Exactly the lines from the one that contains "imported = [obj" to the one that contains "# ---- sizes", both lines included, should be copied, and no others.
──────── Information supplied
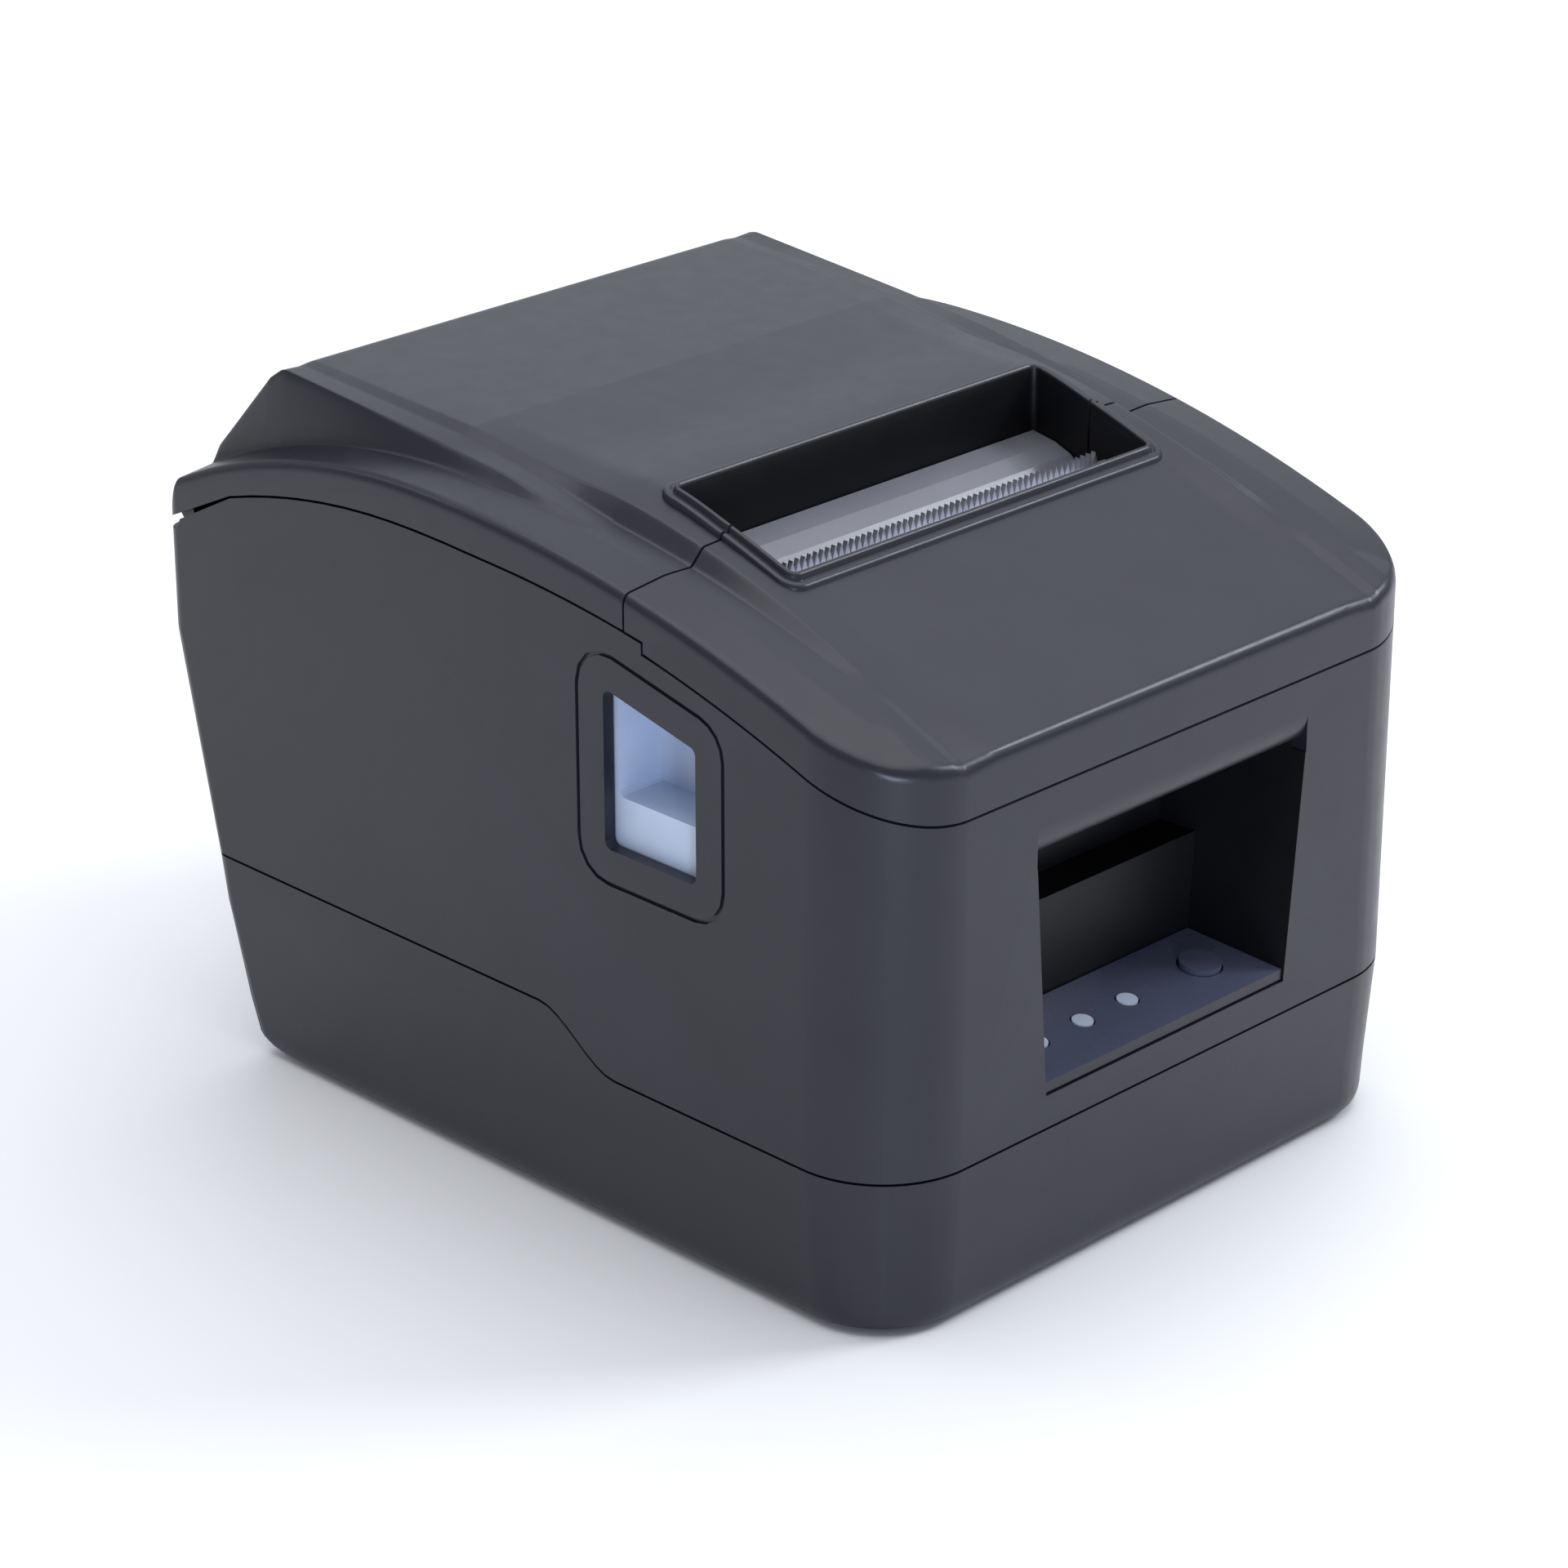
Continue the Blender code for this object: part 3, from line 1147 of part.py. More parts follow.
────────────────
──────── Information supplied
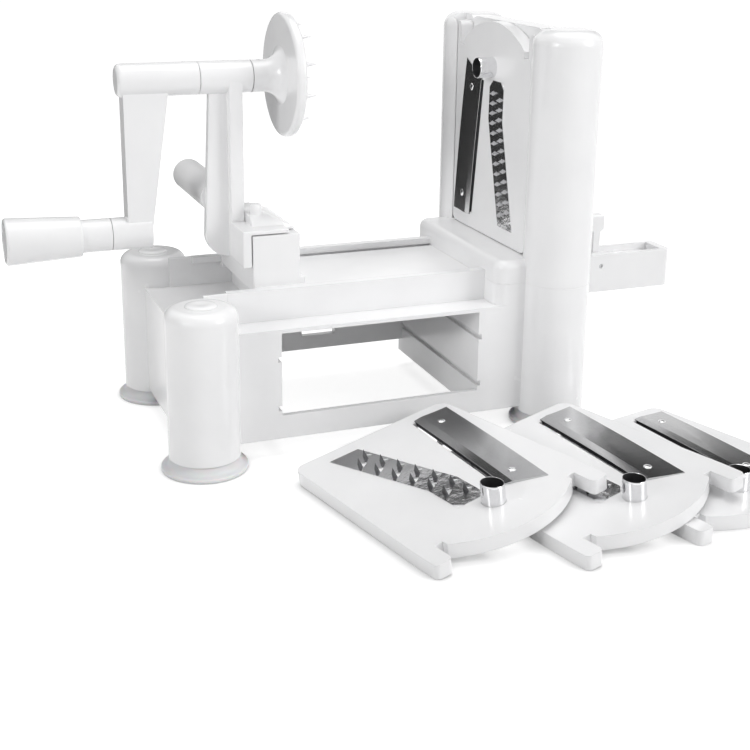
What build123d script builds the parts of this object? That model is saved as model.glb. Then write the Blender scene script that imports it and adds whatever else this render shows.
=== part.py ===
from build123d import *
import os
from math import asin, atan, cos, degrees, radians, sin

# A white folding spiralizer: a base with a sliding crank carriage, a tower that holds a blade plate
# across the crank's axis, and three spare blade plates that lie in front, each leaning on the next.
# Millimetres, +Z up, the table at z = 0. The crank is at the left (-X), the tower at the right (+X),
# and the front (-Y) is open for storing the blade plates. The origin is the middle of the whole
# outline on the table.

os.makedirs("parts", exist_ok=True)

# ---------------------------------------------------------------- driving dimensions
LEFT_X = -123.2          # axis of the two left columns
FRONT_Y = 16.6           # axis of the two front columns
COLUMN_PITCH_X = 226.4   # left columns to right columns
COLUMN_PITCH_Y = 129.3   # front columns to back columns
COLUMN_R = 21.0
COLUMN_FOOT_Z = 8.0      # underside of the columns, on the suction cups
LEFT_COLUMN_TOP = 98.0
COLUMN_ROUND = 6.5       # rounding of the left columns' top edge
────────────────
──────── Information supplied
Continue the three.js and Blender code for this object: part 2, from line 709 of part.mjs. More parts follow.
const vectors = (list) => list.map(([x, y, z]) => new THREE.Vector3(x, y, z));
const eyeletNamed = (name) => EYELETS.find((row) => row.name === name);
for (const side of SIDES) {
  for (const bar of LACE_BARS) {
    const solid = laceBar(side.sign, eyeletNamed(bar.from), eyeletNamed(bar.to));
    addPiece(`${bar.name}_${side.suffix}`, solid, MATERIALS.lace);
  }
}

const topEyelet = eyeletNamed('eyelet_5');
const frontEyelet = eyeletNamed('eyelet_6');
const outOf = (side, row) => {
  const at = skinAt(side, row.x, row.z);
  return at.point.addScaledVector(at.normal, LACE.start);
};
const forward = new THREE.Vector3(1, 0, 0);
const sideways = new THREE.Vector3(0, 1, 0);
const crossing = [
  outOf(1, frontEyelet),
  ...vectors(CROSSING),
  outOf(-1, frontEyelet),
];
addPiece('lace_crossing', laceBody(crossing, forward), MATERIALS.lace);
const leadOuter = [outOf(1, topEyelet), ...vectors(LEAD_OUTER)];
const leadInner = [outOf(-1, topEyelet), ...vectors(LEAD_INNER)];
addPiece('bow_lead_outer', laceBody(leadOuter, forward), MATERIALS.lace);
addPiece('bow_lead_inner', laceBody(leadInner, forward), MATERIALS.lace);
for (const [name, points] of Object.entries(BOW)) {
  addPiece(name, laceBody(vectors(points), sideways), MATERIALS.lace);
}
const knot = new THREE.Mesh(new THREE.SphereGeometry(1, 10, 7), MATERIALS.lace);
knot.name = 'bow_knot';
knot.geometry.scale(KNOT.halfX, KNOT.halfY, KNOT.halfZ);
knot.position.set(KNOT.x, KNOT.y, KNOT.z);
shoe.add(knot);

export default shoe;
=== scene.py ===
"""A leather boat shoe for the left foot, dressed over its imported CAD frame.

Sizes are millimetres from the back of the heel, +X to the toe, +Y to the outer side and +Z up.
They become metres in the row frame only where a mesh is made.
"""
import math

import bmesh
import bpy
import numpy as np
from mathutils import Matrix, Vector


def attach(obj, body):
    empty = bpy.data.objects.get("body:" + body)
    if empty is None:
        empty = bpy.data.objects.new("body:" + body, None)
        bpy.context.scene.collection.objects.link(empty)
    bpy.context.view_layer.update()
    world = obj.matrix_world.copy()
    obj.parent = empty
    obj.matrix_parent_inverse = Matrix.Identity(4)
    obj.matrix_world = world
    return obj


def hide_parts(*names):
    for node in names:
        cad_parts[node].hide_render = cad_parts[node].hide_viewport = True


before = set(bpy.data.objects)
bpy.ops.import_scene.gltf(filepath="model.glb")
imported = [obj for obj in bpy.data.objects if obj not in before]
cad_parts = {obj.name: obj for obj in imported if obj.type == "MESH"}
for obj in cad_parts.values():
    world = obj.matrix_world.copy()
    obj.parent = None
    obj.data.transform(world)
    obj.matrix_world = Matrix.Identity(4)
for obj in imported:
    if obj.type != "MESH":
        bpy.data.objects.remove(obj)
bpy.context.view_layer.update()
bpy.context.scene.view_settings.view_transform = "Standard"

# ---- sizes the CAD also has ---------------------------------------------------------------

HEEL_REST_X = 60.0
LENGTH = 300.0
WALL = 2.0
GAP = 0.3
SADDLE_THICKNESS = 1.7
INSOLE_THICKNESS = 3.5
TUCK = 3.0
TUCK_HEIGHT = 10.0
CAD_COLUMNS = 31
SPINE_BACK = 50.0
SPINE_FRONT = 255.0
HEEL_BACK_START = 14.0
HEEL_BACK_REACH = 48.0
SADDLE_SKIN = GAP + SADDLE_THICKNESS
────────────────
> _Written solution_
imported = [obj for obj in bpy.data.objects if obj not in before]
cad_parts = {obj.name: obj for obj in imported if obj.type == "MESH"}
for obj in cad_parts.values():
    world = obj.matrix_world.copy()
    obj.parent = None
    obj.data.transform(world)
    obj.matrix_world = Matrix.Identity(4)
for obj in imported:
    if obj.type != "MESH":
        bpy.data.objects.remove(obj)
bpy.context.view_layer.update()
bpy.context.scene.view_settings.view_transform = "Standard"

# ---- sizes the CAD also has ---------------------------------------------------------------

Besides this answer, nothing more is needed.